» What you will do
Your task is to copy the lines between the line containing "Recreate this object" and the line containing "drill_point_angle = 118.0", counting both of those lines, and to emit nothing more.

» Excerpted data
------------------------------------------------------------------------

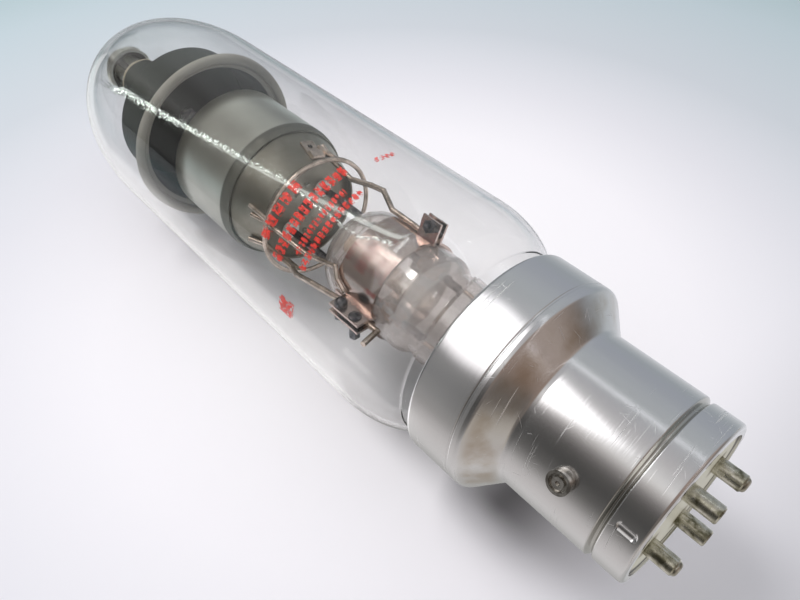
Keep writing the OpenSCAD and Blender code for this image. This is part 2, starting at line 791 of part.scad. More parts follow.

------------------------------------------------------------------------

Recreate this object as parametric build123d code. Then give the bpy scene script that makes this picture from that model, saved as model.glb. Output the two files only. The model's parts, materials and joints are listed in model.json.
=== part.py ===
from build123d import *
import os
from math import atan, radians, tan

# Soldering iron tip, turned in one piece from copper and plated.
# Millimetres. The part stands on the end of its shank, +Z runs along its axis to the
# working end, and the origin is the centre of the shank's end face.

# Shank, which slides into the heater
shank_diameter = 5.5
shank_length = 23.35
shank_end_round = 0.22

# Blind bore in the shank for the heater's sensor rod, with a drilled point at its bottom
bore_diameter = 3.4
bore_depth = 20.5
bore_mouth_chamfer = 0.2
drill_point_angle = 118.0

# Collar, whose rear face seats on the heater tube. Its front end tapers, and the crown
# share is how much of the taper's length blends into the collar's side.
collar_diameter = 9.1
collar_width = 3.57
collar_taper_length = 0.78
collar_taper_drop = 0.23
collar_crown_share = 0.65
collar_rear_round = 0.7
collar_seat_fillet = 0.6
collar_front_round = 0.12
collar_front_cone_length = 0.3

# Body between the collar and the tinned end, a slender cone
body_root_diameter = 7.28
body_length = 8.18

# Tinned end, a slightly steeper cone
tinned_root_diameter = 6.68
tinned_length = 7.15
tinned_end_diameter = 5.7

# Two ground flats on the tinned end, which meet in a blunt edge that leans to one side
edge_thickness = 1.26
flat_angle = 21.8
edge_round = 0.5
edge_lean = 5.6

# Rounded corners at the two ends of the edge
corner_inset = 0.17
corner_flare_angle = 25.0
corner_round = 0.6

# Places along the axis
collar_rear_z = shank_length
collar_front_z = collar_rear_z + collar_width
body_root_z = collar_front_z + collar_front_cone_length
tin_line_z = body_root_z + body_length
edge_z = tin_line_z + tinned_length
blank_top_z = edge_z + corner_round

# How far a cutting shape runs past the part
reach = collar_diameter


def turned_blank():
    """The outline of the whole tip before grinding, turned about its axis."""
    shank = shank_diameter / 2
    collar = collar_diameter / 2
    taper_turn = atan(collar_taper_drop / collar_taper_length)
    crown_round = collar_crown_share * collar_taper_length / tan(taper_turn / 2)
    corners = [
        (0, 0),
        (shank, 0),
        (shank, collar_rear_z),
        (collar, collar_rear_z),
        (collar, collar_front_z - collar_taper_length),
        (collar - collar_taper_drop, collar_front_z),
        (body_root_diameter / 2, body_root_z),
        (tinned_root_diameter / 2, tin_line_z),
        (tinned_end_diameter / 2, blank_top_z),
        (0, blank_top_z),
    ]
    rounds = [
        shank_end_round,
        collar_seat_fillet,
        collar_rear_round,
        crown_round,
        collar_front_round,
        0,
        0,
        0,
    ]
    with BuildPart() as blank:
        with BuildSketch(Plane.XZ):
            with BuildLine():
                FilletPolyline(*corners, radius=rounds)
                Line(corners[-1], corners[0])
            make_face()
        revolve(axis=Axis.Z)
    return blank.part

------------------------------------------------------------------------

» Complete output
Recreate this object as parametric build123d code. Then give the bpy scene script that makes this picture from that model, saved as model.glb. Output the two files only. The model's parts, materials and joints are listed in model.json.
=== part.py ===
from build123d import *
import os
from math import atan, radians, tan

# Soldering iron tip, turned in one piece from copper and plated.
# Millimetres. The part stands on the end of its shank, +Z runs along its axis to the
# working end, and the origin is the centre of the shank's end face.

# Shank, which slides into the heater
shank_diameter = 5.5
shank_length = 23.35
shank_end_round = 0.22

# Blind bore in the shank for the heater's sensor rod, with a drilled point at its bottom
bore_diameter = 3.4
bore_depth = 20.5
bore_mouth_chamfer = 0.2
drill_point_angle = 118.0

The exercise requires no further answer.